Garp was named after his soldier father’s single mumbled word while on a hospital bed, the only sound Jenny the
nurse could hear from the patient she thought needed sexual appeasement. Jenny cannot be bothered with a husband anyway: her only son has been a gift from the Nation and she is better off raising him alone. Jenny becomes a school nurse, and Garp grows up into an intellectual boy and wrestling champion. Jenny becomes a feminist and writes a bestseller: Garp is ashamed of his
mother, her dubious friends (among who a transsexual) and wants to become a writer: unfortunately he is bound to be famous for his mother’s writings. Garp falls in love with a teacher and marries her. They have two wonderful sons. All too
classical, in a classical
world. Yet, this is The World According To Garp, an individual whose perception of
events has been biased by his unconventional education, and who is forever haunted by his mother’s fantasies.
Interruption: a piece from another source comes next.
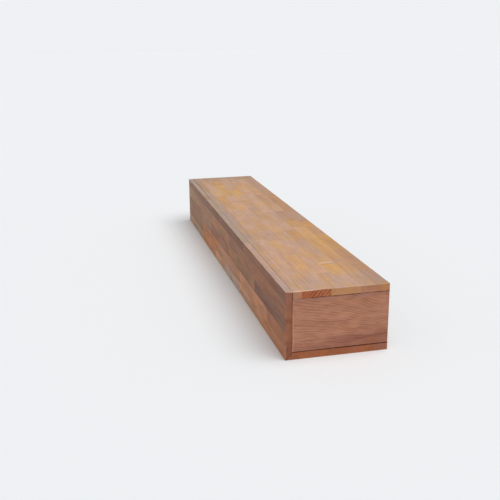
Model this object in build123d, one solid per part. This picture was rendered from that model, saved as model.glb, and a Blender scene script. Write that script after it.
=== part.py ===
from build123d import *
import os

# A floating mantel shelf: a hollow beam glued up from five boards, open at the back so that it
# slides over a cleat on the wall. X runs along the shelf, Y from the front face to the wall and
# Z up. The origin is in the middle of the underside.

# Overall size
shelf_length = 1524.0
shelf_depth = 280.0
shelf_height = 185.0

# Board stock
front_thickness = 18.0
top_thickness = 20.0
bottom_thickness = 20.0
cap_thickness = 20.0

# The seam along the top, left open between the front board and the top board
seam_gap = 0.8
seam_arris = 0.8

# Sanded edges
long_edge_radius = 1.6  # the beam's four outer long edges
end_arris = 0.8  # the flat broken around both ends of the beam
cap_arris = 1.4  # the flat broken around the outside of an end cap

# Planes that the boards share
front_face = -shelf_depth / 2
wall_face = shelf_depth / 2
front_inside = front_face + front_thickness
top_inside = shelf_height - top_thickness
right_end = shelf_length / 2


def rectangle(low_corner, high_corner):
    """A rectangle in the end view, given by two corners as (Y, Z)."""
    width = high_corner[0] - low_corner[0]
    height = high_corner[1] - low_corner[1]
    return Pos(*low_corner) * Rectangle(width, height, align=(Align.MIN, Align.MIN))


def along_shelf(section):
    """A section of the end view, drawn out to the length of the shelf."""
    return extrude(Plane.YZ * section, shelf_length / 2, both=True)


def beam():
    """The outside of the shelf, with its long edges sanded round and both ends broken."""
    outline = rectangle((front_face, 0), (wall_face, shelf_height))
    solid = along_shelf(fillet(outline.vertices(), long_edge_radius))
    faces = solid.faces().sort_by(Axis.X)
    return chamfer(faces[0].edges() + faces[-1].edges(), end_arris)


def front_board():
    """Full height: its top edge is part of the shelf's top, and its lower edge is mitred."""
    mitre_outside = (front_face, 0)
    mitre_inside = (front_inside, bottom_thickness)
    top_inner_corner = (front_inside, shelf_height)
    top_outer_corner = (front_face, shelf_height)
    section = Polygon(mitre_outside, mitre_inside, top_inner_corner, top_outer_corner, align=None)
    seam_corner = section.vertices().group_by(Axis.X)[-1].sort_by(Axis.Y)[-1]
    return beam() & along_shelf(chamfer(seam_corner, seam_arris))


def top_board():
    """Lies behind the front board, over the end caps."""
    section = rectangle((front_inside + seam_gap, top_inside), (wall_face, shelf_height))
    seam_corner = section.vertices().group_by(Axis.X)[0].sort_by(Axis.Y)[-1]
    return beam() & along_shelf(chamfer(seam_corner, seam_arris))


def bottom_board():
    """Full depth, mitred to the front board."""
    mitre_outside = (front_face, 0)
    mitre_inside = (front_inside, bottom_thickness)
    back_inner_corner = (wall_face, bottom_thickness)
    back_outer_corner = (wall_face, 0)
    section = Polygon(mitre_outside, mitre_inside, back_inner_corner, back_outer_corner, align=None)
    return beam() & along_shelf(section)


def end_cap():
    """The right end's cap, set in between the long boards and flush with their ends."""
    section = rectangle((front_inside, bottom_thickness), (wall_face, top_inside))
    cap = extrude(Plane.YZ.offset(right_end) * section, -cap_thickness)
    outside = cap.faces().sort_by(Axis.X)[-1]
    return chamfer(outside.edges(), cap_arris)


right_cap = end_cap()

boards = {
    "front_board": front_board(),
    "top_board": top_board(),
    "bottom_board": bottom_board(),
    "end_cap_right": right_cap,
    "end_cap_left": mirror(right_cap, about=Plane.YZ),
}

os.makedirs("parts", exist_ok=True)
for name, board in boards.items():
    export_step(board, f"parts/{name}.step")
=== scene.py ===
import math
import random
from collections import namedtuple

import bmesh
import bpy
from mathutils import Matrix, Vector, noise


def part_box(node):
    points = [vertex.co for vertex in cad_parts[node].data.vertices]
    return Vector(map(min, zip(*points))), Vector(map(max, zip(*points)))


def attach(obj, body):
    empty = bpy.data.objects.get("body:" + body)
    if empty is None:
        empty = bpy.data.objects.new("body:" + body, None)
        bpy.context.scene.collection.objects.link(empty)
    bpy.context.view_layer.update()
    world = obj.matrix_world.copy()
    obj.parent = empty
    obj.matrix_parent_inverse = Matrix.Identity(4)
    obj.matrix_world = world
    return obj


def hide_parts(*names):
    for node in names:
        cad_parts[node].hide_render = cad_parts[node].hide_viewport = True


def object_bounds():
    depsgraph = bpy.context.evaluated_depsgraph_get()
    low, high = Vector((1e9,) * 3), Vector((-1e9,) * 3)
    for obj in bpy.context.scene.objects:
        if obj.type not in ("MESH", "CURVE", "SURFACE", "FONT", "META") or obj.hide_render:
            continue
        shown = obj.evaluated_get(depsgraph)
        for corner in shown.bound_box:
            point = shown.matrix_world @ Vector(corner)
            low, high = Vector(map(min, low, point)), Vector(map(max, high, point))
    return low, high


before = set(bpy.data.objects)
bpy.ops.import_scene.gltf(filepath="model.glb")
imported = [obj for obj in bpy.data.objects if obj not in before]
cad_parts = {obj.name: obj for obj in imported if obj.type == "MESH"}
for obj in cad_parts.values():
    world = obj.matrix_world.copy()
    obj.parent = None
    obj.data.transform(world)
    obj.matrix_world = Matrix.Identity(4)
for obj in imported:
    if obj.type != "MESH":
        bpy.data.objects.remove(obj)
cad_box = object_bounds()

# Real places, in metres, read from the frame. X runs along the shelf, Y from front to wall, Z up.
low, high = cad_box
front_board_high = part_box("front_board")[1]
top_board_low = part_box("top_board")[0]
cap_low, cap_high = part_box("end_cap_right")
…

John Irving is a story teller who
makes every casual situation (birth, childhood, teenage, marital life) a chest full of irony and grim humour: you can’t help laughing when reading about the tragic events and “undertoads” that Garp struggles against. It is so close to reality, yet so incredibly mad. The World According to Garp flows like a river called Anyone. Garp is like a neighbour you spy on because his bad luck makes you feel more comfortable with your own business, and because you get all the attention when you gossip about him: you say “poor Garp” but you secretly crave to know what is going to befall on him next, and you think with awful pleasure “oh no, no, it can’t be
worse”. Yet, it can definitely be worse. Just read it.